__WRITTEN EXERCISE__. Return the full material exactly.

__SOURCE DATA__.
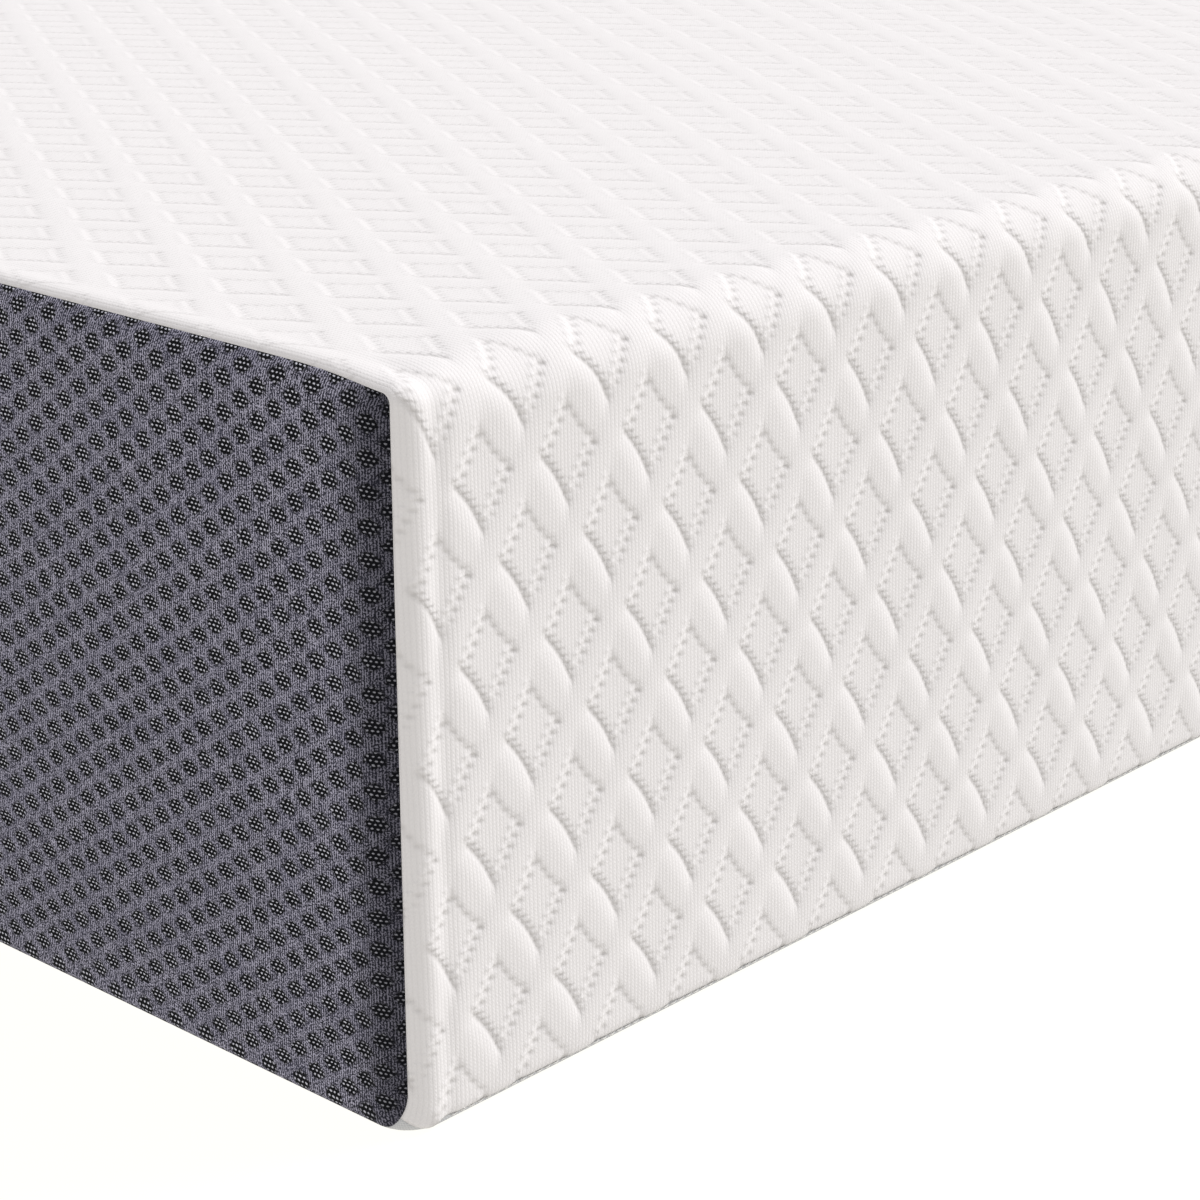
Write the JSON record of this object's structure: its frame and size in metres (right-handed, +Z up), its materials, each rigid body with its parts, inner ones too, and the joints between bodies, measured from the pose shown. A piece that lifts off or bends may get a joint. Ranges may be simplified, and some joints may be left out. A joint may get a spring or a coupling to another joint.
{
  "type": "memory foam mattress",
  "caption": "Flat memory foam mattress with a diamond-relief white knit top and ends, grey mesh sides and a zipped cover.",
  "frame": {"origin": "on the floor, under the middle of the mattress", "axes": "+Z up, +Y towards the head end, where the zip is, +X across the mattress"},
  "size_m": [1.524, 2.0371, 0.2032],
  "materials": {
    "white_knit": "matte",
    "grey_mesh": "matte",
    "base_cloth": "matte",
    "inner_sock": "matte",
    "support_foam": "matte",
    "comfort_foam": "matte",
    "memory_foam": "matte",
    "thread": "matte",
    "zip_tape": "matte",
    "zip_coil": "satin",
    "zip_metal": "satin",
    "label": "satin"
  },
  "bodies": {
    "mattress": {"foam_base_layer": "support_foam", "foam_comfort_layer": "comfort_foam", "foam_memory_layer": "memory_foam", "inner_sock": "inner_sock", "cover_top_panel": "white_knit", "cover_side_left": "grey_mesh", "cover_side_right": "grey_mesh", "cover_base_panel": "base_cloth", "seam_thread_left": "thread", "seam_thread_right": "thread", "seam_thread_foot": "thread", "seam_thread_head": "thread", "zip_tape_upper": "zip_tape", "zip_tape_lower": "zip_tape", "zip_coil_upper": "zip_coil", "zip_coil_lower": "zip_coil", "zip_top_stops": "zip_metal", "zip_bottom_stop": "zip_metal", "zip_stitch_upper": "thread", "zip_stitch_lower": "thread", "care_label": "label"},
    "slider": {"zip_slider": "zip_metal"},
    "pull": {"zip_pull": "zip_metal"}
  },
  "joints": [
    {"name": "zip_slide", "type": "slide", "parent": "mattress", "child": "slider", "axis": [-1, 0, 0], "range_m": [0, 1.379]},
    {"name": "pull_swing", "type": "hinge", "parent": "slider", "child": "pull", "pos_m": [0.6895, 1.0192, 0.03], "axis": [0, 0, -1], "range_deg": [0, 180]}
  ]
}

__FINISHED TASK__.
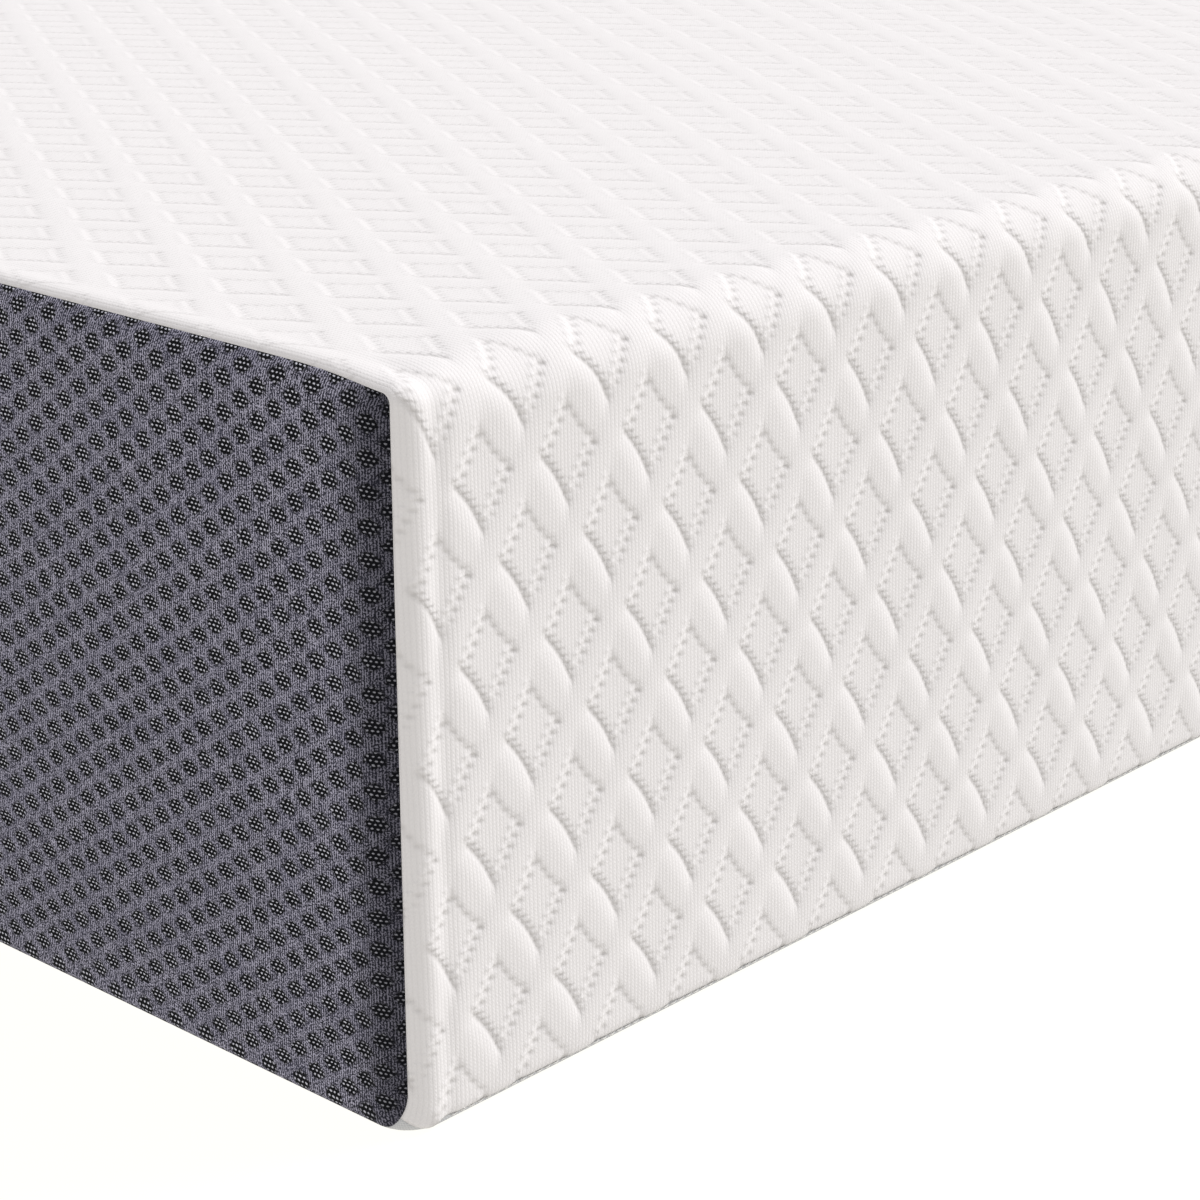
Write the JSON record of this object's structure: its frame and size in metres (right-handed, +Z up), its materials, each rigid body with its parts, inner ones too, and the joints between bodies, measured from the pose shown. A piece that lifts off or bends may get a joint. Ranges may be simplified, and some joints may be left out. A joint may get a spring or a coupling to another joint.
{
  "type": "memory foam mattress",
  "caption": "Flat memory foam mattress with a diamond-relief white knit top and ends, grey mesh sides and a zipped cover.",
  "frame": {"origin": "on the floor, under the middle of the mattress", "axes": "+Z up, +Y towards the head end, where the zip is, +X across the mattress"},
  "size_m": [1.524, 2.0371, 0.2032],
  "materials": {
    "white_knit": "matte",
    "grey_mesh": "matte",
    "base_cloth": "matte",
    "inner_sock": "matte",
    "support_foam": "matte",
    "comfort_foam": "matte",
    "memory_foam": "matte",
    "thread": "matte",
    "zip_tape": "matte",
    "zip_coil": "satin",
    "zip_metal": "satin",
    "label": "satin"
  },
  "bodies": {
    "mattress": {"foam_base_layer": "support_foam", "foam_comfort_layer": "comfort_foam", "foam_memory_layer": "memory_foam", "inner_sock": "inner_sock", "cover_top_panel": "white_knit", "cover_side_left": "grey_mesh", "cover_side_right": "grey_mesh", "cover_base_panel": "base_cloth", "seam_thread_left": "thread", "seam_thread_right": "thread", "seam_thread_foot": "thread", "seam_thread_head": "thread", "zip_tape_upper": "zip_tape", "zip_tape_lower": "zip_tape", "zip_coil_upper": "zip_coil", "zip_coil_lower": "zip_coil", "zip_top_stops": "zip_metal", "zip_bottom_stop": "zip_metal", "zip_stitch_upper": "thread", "zip_stitch_lower": "thread", "care_label": "label"},
    "slider": {"zip_slider": "zip_metal"},
    "pull": {"zip_pull": "zip_metal"}
  },
  "joints": [
    {"name": "zip_slide", "type": "slide", "parent": "mattress", "child": "slider", "axis": [-1, 0, 0], "range_m": [0, 1.379]},
    {"name": "pull_swing", "type": "hinge", "parent": "slider", "child": "pull", "pos_m": [0.6895, 1.0192, 0.03], "axis": [0, 0, -1], "range_deg": [0, 180]}
  ]
}